With the amount of problems that Drift Detection runs into regarding edge cases like the ones highlighted in my comment, it negatively impacts confidence within the Drift Detection feature. If a new way of defining what is and isn't detected within a Resource when running Drift Detection is developed, it would effectively be able to breathe new life into the usability of Drift Detection with this requested feature giving organizations the ability to start defining what drift they would like to actually detect and ignore.
For case 2, pushing that work onto every affected CloudFormation drift detection user feels like a crutch to mitigate a lack of better centralized drift solutions
It's been years since I worked on CloudFormation, but drift detection was much more reactive than proactive then. Customers complained about drift bugs, and then CloudFormation would investigate and react case-by-case
Instead, drift detection should monitor property types with high drift rates. Many customer-reported drift bugs had 100% drift rates; obviously, every single customer using that property type did not manually drift out-of-band. Drift detection for those property types should be automatically disabled for everyone and CloudFormation can asynchronously work through that list to re-enable them without customers being involved
Thanks Pat for your valuable input. I agree.

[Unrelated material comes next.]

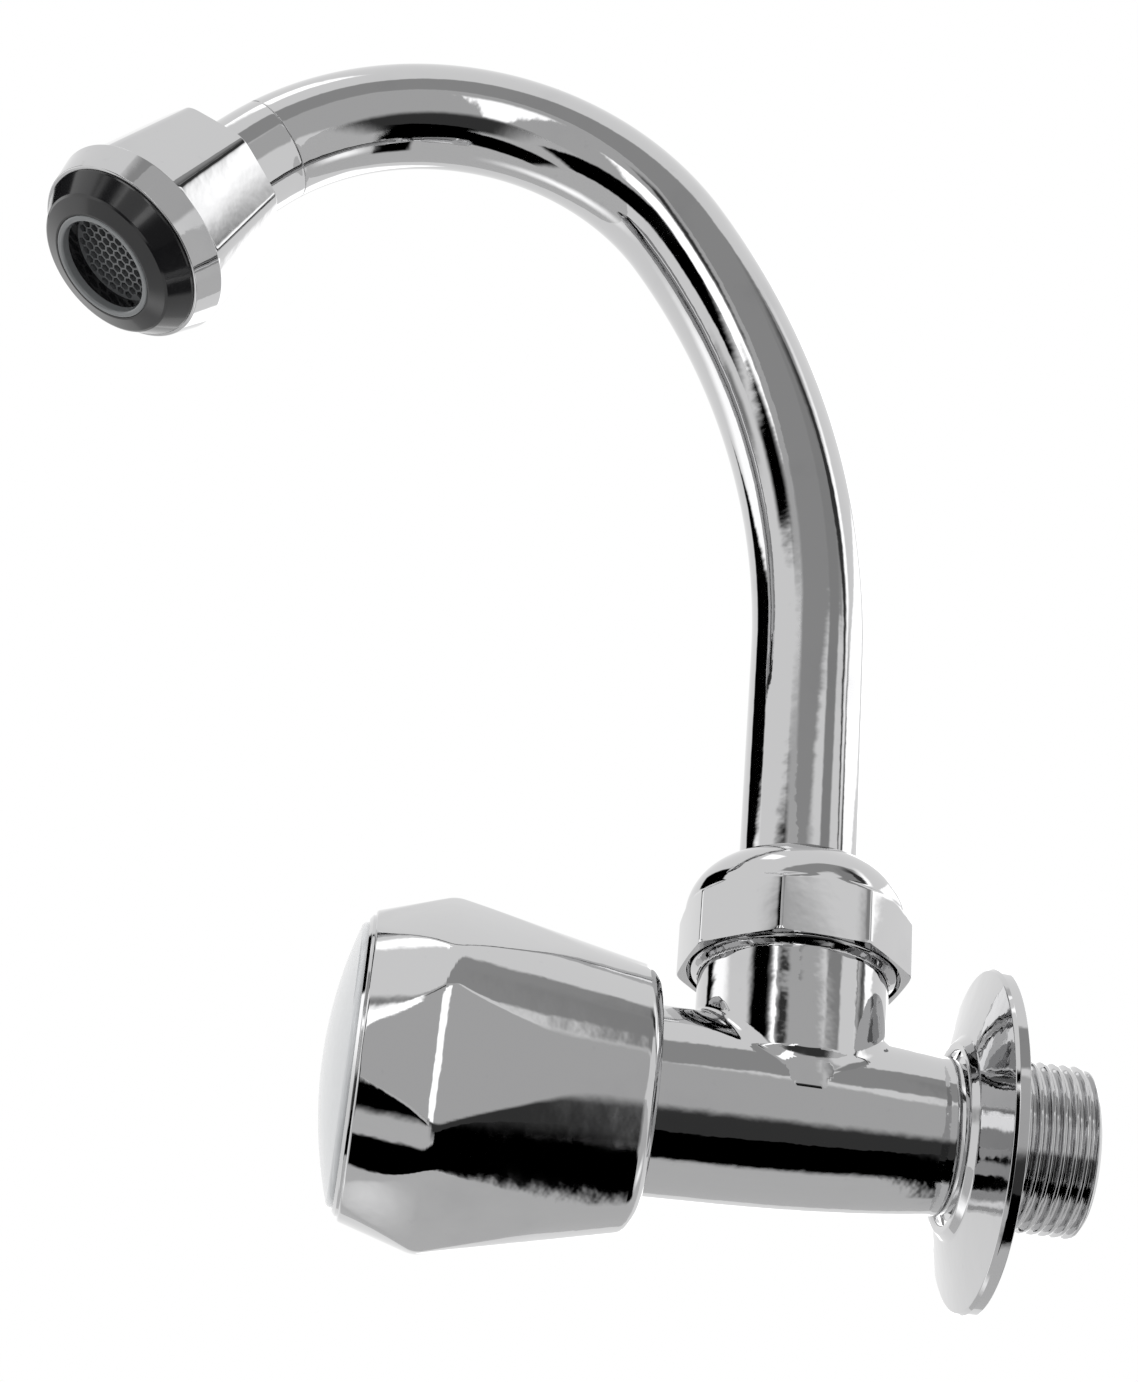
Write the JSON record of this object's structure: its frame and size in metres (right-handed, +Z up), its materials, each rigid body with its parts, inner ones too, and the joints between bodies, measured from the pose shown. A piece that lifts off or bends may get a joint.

I'm adding an other example, where -individually- based on your personal use-case a exclude within CFN Drift Detection would be great:
It's regarding Drift Detection for resource AWS::SSM::Parameter Property Value
- In case you just create entries in Parameter Store via CFN or CDK you sometimes using a freely chosen initial Value of the Parameter (like Value "ChangeMe") in your CFN Template.
- Sometimes you doesn't like to store the exact Value in your code repository / version control, like git.
- It could be the case that your Lambda-Code store a ongoing changing Value inside the Parameter.
- It could be the case that other users like to change the Value according to their needs via AWS-Console.